Mathematical Sampling in the Frequency Domain

How does this time-domain sampling procedure affect the frequency-domain representation of a signal? Let’s take a look.

The first thing to remember is that multiplication in the time domain becomes convolution in the frequency domain. Thus, we can find the Fourier transform of the sampled signal by convolving the Fourier transform of the original signal with the Fourier transform of the delta functions.

It turns out that the Fourier transform of a delta-function train is a delta-function train. The difference is that the delta functions are separated by a horizontal distance corresponding to the sampling frequency rather than the sampling period.


The spectrum of a sequence of delta functions separated by the sampling period is a sequence of delta functions separated by the sampling frequency. 


When we convolve the spectrum of the delta functions with the spectrum of the original signal, we create copies of the original spectrum that are shifted according to the position of the delta functions. Thus, the spectrum of a sampled signal consists of multiple identical “subspectra” that are centered on ±fS, ±2fS, ±3fS, and so on.

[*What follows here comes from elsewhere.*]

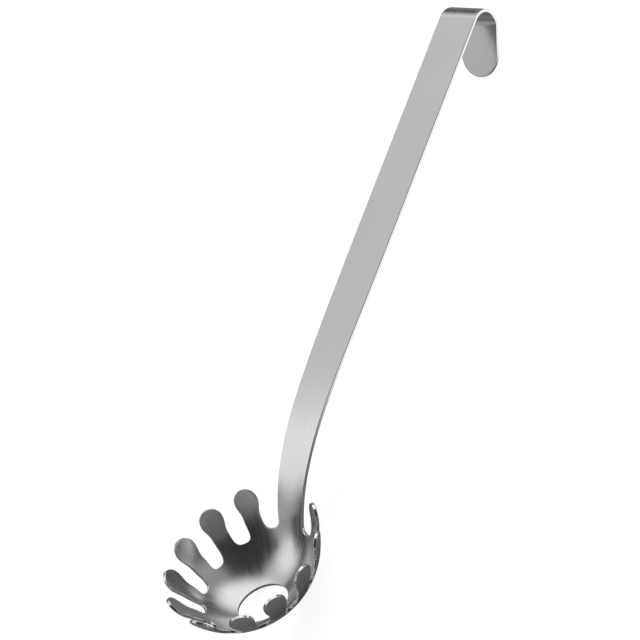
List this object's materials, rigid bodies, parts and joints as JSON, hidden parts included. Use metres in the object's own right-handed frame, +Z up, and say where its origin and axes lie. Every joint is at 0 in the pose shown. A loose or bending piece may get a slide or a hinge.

Adequate sampling frequency results in subspectra that are shifted enough to maintain full separation. 


We now have the information we need to confirm the Nyquist–Shannon theorem via frequency-domain analysis. This theorem, as I expressed it in the previous article, is the following:


If a system uniformly samples an analog signal at a rate that exceeds the signal’s highest frequency by at least a factor of two, the original analog signal can be perfectly recovered from the discrete values produced by sampling.


Because of the negative-frequency portion of the Fourier transform, the full mathematical bandwidth of the original signal is 2fMAX. Thus, in order to ensure that the subspectra do not overlap, we must shift them by at least 2fMAX. In other words, the sampling frequency must be higher than the signal’s maximum frequency by at least a factor of two.

If this condition is met, the original signal can be perfectly reconstructed. Why? Because the original spectrum has not been altered, and we can eliminate the other subspectra via low-pass filtering. (The next article will explore this point in more detail.) If the condition is not met, the subspectra overlap, the original spectrum is altered, and no amount of low-pass filtering will restore the original signal.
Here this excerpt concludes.